Does it only force a download of software (but NOT delete your MyVOD, SLs, and/or "To Do" list)?


----------



## gimme5 (Jan 28, 2006)

rlambert7 said:


> Does it only force a download of software (but NOT delete your MyVOD, SLs, and/or "To Do" list)?


Yes, it downloads the latest software version available to you (if no new version is available, it will re-download the version you already have). Nothing gets deleted.


----------



## rlambert7 (Feb 7, 2006)

gimme5 said:


> Yes, it downloads the latest software version available to you (if no new version is available, it will re-download the version you already have). Nothing gets deleted.

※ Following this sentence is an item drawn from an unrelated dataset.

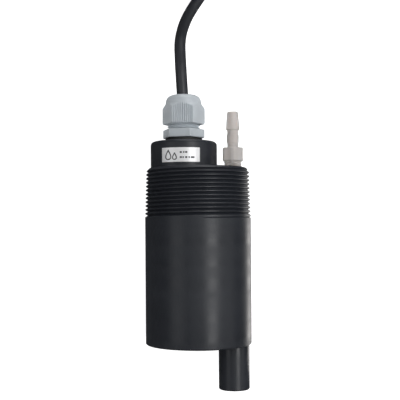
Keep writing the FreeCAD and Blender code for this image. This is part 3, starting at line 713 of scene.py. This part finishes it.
# ---- cable --------------------------------------------------------------------------------------

def racetrack_point(radius, near_angle=None, far_angle=None, side=0, along=0.0):
    """A point on the hank's outline: on its near or far round end, or along one straight side."""
    if near_angle is not None:
        turn = math.radians(near_angle)
        return HANK_X + radius * math.cos(turn), HANK_NEAR_Y + radius * math.sin(turn)
    if far_angle is not None:
        turn = math.radians(far_angle)
        return (HANK_X + radius * math.cos(turn),
                HANK_NEAR_Y + HANK_RUN + radius * math.sin(turn))
    return HANK_X + side * radius, HANK_NEAR_Y + along * HANK_RUN


def winding_order():
    """(turn radius, height) of each turn: rows wound inwards and outwards by turns."""
    radii = [HANK_INNER_TURN + column * CABLE_PITCH for column in reversed(range(HANK_COLUMNS))]
    order = []
    for row in range(HANK_FULL_ROWS):
        height = CABLE_ROUTE[-1][2] + row * CABLE_PITCH
        across = radii if row % 2 == 0 else radii[::-1]
        order += [(radius, height) for radius in across]
    top = CABLE_ROUTE[-1][2] + HANK_FULL_ROWS * CABLE_PITCH
    order += [(radius, top) for radius in radii[:HANK_TOP_TURNS + 1]]
    return order


def hank_points():
    """The turns, wound from the near end's right side and rising row by row."""
    points = []
    order = winding_order()
    side_places = (0.03, 0.14, 0.38, 0.62, 0.86, 0.97)
    for turn, (radius, height) in enumerate(order):
        for angle in (-30, -10) if turn else (-24, -8):
            points.append((*racetrack_point(radius + FOLD_SLACK, near_angle=angle), height))
        if turn == len(order) - 1:
            break
        for along in side_places:
            points.append((*racetrack_point(radius, side=1, along=along), height))
        for angle in range(10, 180, 20):
            points.append((*racetrack_point(radius + FOLD_SLACK, far_angle=angle), height))
        for along in reversed(side_places):
            points.append((*racetrack_point(radius, side=-1, along=along), height))
        next_radius, next_height = order[turn + 1]
        for step in range(7):
            share = step / 7
            mixed = radius + (next_radius - radius) * share + FOLD_SLACK
            rise = height + (next_height - height) * share
            points.append((*racetrack_point(mixed, near_angle=190 + 20 * step), rise))
    for along in (0.03, 0.14, 0.38, 0.5625):
        points.append((*racetrack_point(radius, side=1, along=along), height))
    return points


def curve_data(name, radius, bevel_resolution):
    """Curve data for round strands with closed ends."""
    data = bpy.data.curves.new(name, "CURVE")
    data.dimensions = "3D"
    data.bevel_depth = radius
    data.bevel_resolution = bevel_resolution
    data.use_fill_caps = True
    return data


def add_spline(data, points):
    """A smooth strand from the first point to the last, led by those between them."""
    spline = data.splines.new("NURBS")
    spline.points.add(len(points) - 1)
    for point, place in zip(spline.points, points):
        point.co = (*place, 1.0)
    spline.order_u = 3
    spline.use_endpoint_u = True
    spline.resolution_u = 8
    return spline


def strand_piece(data, replaced):
    """Put finished curve data in the scene, as a piece on the root body."""
    piece = bpy.data.objects.new(data.name, data)
    bpy.context.scene.collection.objects.link(piece)
    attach(piece, "root")
    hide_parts(*replaced)
    return piece


def signal_cable():
    data = curve_data("signal_cable", CABLE_RADIUS, 6)
    add_spline(data, CABLE_ROUTE + hank_points())
    data.materials.append(JACKET)
    return strand_piece(data, ["cable", "cable_hank"])


TIE_WIDTH = 5.0
TIE_THICKNESS = 0.8
# Across a tie: flat edges with a shallow channel between them on the outside
TIE_SECTION = ((-1.0, 0.12), (-0.94, 0.0), (-0.62, 0.0), (-0.56, 0.22), (0.56, 0.22), (0.62, 0.0),
               (0.94, 0.0), (1.0, 0.12))
TIE_HEAD = Vector((5, 6.8, 3.4)) * MM
TIE_TAIL = Vector((3.2, 4.2, 0.8)) * MM
CORE_RADIUS = 0.55 * MM


def rounded_loop(half_width, low, high, corner, steps=8):
    """Points round an upright rectangle with rounded corners, in mm."""
    points = []
    for turn, x, z in ((0, 1, 1), (90, -1, 1), (180, -1, -1), (270, 1, -1)):
        middle_x = x * (half_width - corner)
        middle_z = high - corner if z > 0 else low + corner
        for step in range(steps + 1):
            angle = math.radians(turn + 90 * step / steps)
            points.append((middle_x + corner * math.cos(angle), middle_z + corner * math.sin(angle)))
    return points


def add_block(mesh, low, high, edge):
    """A box with rounded edges between two corners; all in metres."""
    made = bmesh.ops.create_cube(mesh, size=1.0)["verts"]
    for vert in made:
        vert.co = Vector([low[axis] if vert.co[axis] < 0 else high[axis] for axis in range(3)])
    edges = list({link for vert in made for link in vert.link_edges})
    bmesh.ops.bevel(mesh, geom=edges, offset=edge, segments=3, profile=0.5, affect="EDGES")


def hank_tie(name, side):
    """A cable tie round one side of the hank: a grooved strap, its head and its cut tail."""
    half = HANK_COLUMNS * CABLE_PITCH / MM / 2 + 0.2
    top = (HANK_FULL_ROWS + 1) * CABLE_PITCH / MM + 0.4
    outer = rounded_loop(half + TIE_THICKNESS, 0.0, top + TIE_THICKNESS, 3.6)
    inner = rounded_loop(half, TIE_THICKNESS, top, 2.8)
    centre_x = HANK_X + side * HANK_SIDE
    mesh = bmesh.new()
    rows = []
    for share, sunk in TIE_SECTION:
        mix = sunk / TIE_THICKNESS
        row = []
        for (x, z), (inner_x, inner_z) in zip(outer, inner):
            row.append(mesh.verts.new((centre_x + (x + (inner_x - x) * mix) * MM,
                                       HANK_MID_Y + share * TIE_WIDTH / 2 * MM,
                                       (z + (inner_z - z) * mix) * MM)))
        rows.append(row)
    for share in (1.0, -1.0):
        rows.append([mesh.verts.new((centre_x + x * MM, HANK_MID_Y + share * TIE_WIDTH / 2 * MM,
                                     z * MM)) for x, z in inner])
    for low, high in zip(rows, rows[1:] + rows[:1]):
        for index in range(len(outer)):
            following = (index + 1) % len(outer)
            mesh.faces.new((low[index], low[following], high[following], high[index]))
    head_low = Vector((centre_x - 2.5 * MM, HANK_MID_Y - 3.4 * MM, (top + 0.35) * MM))
    add_block(mesh, head_low, head_low + TIE_HEAD, 0.5 * MM)
    tail_low = Vector((centre_x + 2.3 * MM, HANK_MID_Y - 2.1 * MM, (top + 1.3) * MM))
    add_block(mesh, tail_low, tail_low + TIE_TAIL, 0.15 * MM)
    return finish_mesh(name, mesh, TIE, "root", ["hank_ties"], 35)


def lead_cores():
    """Four insulated conductors from the cable's cut end to their ferrules."""
    data = curve_data("lead_cores", CORE_RADIUS, 4)
    end_turn = HANK_INNER_TURN + (HANK_COLUMNS - 1 - HANK_TOP_TURNS) * CABLE_PITCH
    end_x = (HANK_X + end_turn) / MM
    end_z = (CABLE_ROUTE[-1][2] + HANK_FULL_ROWS * CABLE_PITCH) / MM
    rest_z = HANK_FULL_ROWS * CABLE_PITCH / MM + 1.0
    start_y = HANK_MID_Y / MM + 6.0
    for index, wire in enumerate(WIRES.values()):
        data.materials.append(wire)
        spread = (index - 1.5) * 1.35
        turn = math.radians(45 + 90 * index)
        core_x = end_x + 1.1 * math.cos(turn)
        core_z = end_z + 1.1 * math.sin(turn)
        places = [
            (core_x, start_y - 2.0, core_z),
            (core_x, start_y + 1.5, core_z),
            (end_x - 0.6 + spread * 0.9, start_y + 7.0, rest_z + 0.9),
            (end_x - 0.6 + spread * 0.95, start_y + 14.0, rest_z),
            (end_x - 1.4 + spread * 1.4, start_y + 28.0 + index, rest_z),
        ]
        spline = add_spline(data, [tuple(value * MM for value in place) for place in places])
        spline.material_index = index
    return strand_piece(data, ["lead_wires"])


cable = signal_cable()
cord_pieces = [hank_tie("hank_tie_left", -1), hank_tie("hank_tie_right", 1), lead_cores(),
               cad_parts["ferrules"]]


# ---- stage, light and camera ----------------------------------------------------------------------

def backdrop():
    """A white floor and a white dome, which only the camera sees, so they don't grey the shadows."""
    white = Paint("floor_white", (0.85, 0.85, 0.85), 0.9, Emission_Color=(1, 1, 1, 1),
                  Emission_Strength=0.93).material
    bpy.ops.mesh.primitive_plane_add(size=12)
    ground = bpy.context.object
    ground.name = "floor"
    bpy.ops.mesh.primitive_uv_sphere_add(segments=32, ring_count=16, radius=5.5)
    dome = bpy.context.object
    dome.name = "dome"
    dome.visible_diffuse = False
    dome.visible_shadow = False
    for obj in (ground, dome):
        obj.data.materials.append(white)
        obj.visible_glossy = False


def light(name, place, aim, length, width, power, color=(1, 1, 1)):
    """A soft rectangular light that faces its aim."""
    data = bpy.data.lights.new(name, "AREA")
    data.shape = "RECTANGLE"
    data.size = length
    data.size_y = width
    data.energy = power
    data.color = color
    lamp = bpy.data.objects.new(name, data)
    lamp.location = place
    lamp.rotation_euler = (Vector(aim) - lamp.location).to_track_quat("-Z", "Y").to_euler()
    bpy.context.scene.collection.objects.link(lamp)


def light_panel(name, lean, width, power):
    """A long soft panel along the probe, at an angle from straight up towards +X."""
    turn = math.radians(lean)
    place = (PANEL_DISTANCE * math.sin(turn), PANEL_Y, AXIS_Z + PANEL_DISTANCE * math.cos(turn))
    light(name, place, (0, PANEL_Y, AXIS_Z), PANEL_LENGTH, width, power)


def camera():
    data = bpy.data.cameras.new("camera")
    data.sensor_width = SENSOR_WIDTH
    data.lens = SENSOR_WIDTH * CAMERA_DISTANCE / VIEW_WIDTH
    data.shift_y = SHIFT_Y
    data.dof.use_dof = False
    obj = bpy.data.objects.new("camera", data)
    obj.location = (CAMERA_X, CAMERA_Y, AXIS_Z + CAMERA_DISTANCE)
    obj.rotation_euler = (0, 0, -LEAN)
    bpy.context.scene.collection.objects.link(obj)
    bpy.context.scene.camera = obj


backdrop()
light_panel("strip", lean=29.5, width=0.25, power=3.1)
light_panel("top_panel", lean=-5, width=0.35, power=0.56)
light_panel("left_panel", lean=-44, width=0.40, power=0.95)
light_panel("right_panel", lean=65, width=0.40, power=0.7)
light("floor_strip", (0.062, -0.02, 0.001), (0.0621, -0.02, 0.2), length=0.12, width=0.03,
      power=0.03, color=(1.0, 0.97, 0.94))
light("end_panel", (0.12, 0.75, 0.10), (0, 0.05, AXIS_Z), length=0.5, width=0.12, power=1.4)
camera()
world = bpy.data.worlds.new("world")
world.use_nodes = True
background = world.node_tree.nodes["Background"]
background.inputs["Color"].default_value = (1, 1, 1, 1)
background.inputs["Strength"].default_value = 0.03
bpy.context.scene.world = world
bpy.context.scene.view_settings.view_transform = "Standard"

Thanks for the info. I decided to try it because Earl said he thought the West Coast was being updated first. I'm on the WC, but I haven't received the new update, yet, so I thought, "What the heck". It worked. I monitored the download. In the upper right-hand corner of the screen were about 5 groups of numbers separated by slashes. "10B8" was in the middle, so I thought I might just be getting 10B8 again. When it was finished, I pressed "Menu", and saw "Searches" (instead of "Find By"), so I knew I had 10c8. I did an "Info & Test" just be sure. Yes, it said 10c8. Furthermore, it was just like some other poster not long ago stated when he tried to force a download: The "Info & Test" shows the new version of software (10c8), but the update date and time was still the date and time of the previous update. That's exactly what I found.


----------



## gimme5 (Jan 28, 2006)

Good deal!


----------



## jimstem (Jul 21, 2006)

How do you do the reset? My R15 is locking up and not responding at all and the tech support guy said I'd need to reset it completely.


----------



## Earl Bonovich (Nov 15, 2005)

A "reset"... you can push the red-button next to the access card, or pull the power plug.

A "full reset" basically means formatting the system.
If you can get access to the MENU option, under settings there is a reset option.

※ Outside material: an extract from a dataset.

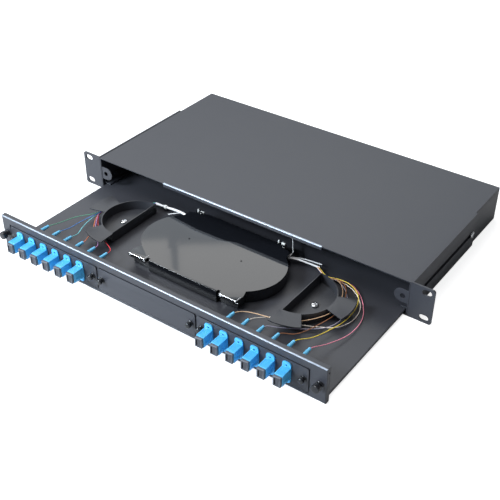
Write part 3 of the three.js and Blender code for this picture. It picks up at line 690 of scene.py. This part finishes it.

Else there is a button combination you can do on the front panel, check the FAQ for details on how to do it.


----------



## wohlfie (Dec 28, 2005)

Earl Bonovich said:


> A "full reset" basically means formatting the system.
> If you can get access to the MENU option, under settings there is a reset option.


Keep in mind that with a 'full reset" you WILL lose any recortdings you have.
So watch or archive to DVD anything you can't stand to lose....


----------



## Sammy2368 (Jul 12, 2006)

wohlfie said:


> archive to DVD anything you can't stand to lose....

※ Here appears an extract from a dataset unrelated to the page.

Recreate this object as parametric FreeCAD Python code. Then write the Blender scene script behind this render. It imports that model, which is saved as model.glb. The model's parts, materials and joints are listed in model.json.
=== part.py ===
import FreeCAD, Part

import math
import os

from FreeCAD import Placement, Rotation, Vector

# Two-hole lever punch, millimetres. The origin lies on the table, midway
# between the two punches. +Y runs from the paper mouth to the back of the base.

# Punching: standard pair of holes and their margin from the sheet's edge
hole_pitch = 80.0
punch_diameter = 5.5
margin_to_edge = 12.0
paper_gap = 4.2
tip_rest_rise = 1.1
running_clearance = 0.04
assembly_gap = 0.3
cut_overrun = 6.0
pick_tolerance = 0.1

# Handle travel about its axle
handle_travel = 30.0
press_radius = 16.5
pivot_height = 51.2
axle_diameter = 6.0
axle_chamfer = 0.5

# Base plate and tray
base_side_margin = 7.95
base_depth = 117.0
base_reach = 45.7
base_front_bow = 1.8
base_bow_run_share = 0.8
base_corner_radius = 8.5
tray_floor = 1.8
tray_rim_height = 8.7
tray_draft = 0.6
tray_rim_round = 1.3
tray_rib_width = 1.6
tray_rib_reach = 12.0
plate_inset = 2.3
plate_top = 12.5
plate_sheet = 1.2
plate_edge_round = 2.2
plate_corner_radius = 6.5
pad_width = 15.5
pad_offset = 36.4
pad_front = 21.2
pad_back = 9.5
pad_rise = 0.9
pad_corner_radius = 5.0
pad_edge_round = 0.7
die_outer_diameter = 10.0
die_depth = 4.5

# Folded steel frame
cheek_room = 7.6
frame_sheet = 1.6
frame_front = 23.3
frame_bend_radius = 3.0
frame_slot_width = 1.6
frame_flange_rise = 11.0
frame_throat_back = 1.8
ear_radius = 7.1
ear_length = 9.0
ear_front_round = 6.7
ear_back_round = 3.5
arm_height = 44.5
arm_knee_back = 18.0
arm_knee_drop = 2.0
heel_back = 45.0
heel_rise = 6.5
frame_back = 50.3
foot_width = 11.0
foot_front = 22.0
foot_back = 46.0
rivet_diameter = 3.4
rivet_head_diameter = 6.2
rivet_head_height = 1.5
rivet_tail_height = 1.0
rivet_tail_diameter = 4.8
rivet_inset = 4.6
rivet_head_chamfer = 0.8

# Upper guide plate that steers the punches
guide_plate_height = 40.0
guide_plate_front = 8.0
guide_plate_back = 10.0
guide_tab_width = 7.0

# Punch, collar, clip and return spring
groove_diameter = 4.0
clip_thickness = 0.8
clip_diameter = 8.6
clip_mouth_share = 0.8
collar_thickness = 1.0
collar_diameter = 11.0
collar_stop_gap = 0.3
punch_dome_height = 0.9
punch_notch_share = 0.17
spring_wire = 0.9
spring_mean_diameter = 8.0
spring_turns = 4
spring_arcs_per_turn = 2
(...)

How are you all archiving shows to DVD from the R15?


----------



## wohlfie (Dec 28, 2005)

gregkeller said:


> How are you all archiving shows to DVD from the R15?


Just sending the output through the A/V receiver to a DVD recorder....just like a vhs...


----------



## Sammy2368 (Jul 12, 2006)

wohlfie said:


> Just sending the output through the A/V receiver to a DVD recorder....just like a vhs...


Oh ok, I thought you all were putting them on to a PC. That's what I'm trying to do.


----------



## cabanaboy1977 (Nov 16, 2005)

Only way, at this point, to get it on the pc is with a capture card. With the Direct Tv TOGO that might change but who knows when that will be.


----------



## Groundhog45 (Nov 10, 2005)

I've had good results using the A/V inputs (s-video) on a Hauppauge PVR 250 MCE card to record stuff on a Media Center PC and then burning to DVD. I've recorded stuff from the H20 and from the HR10-250, plus an older Hughes SD receiver. Of course, it's all in SD. It also has an ATI HD Wonder card to record local HD stuff. It all works good.

GH


----------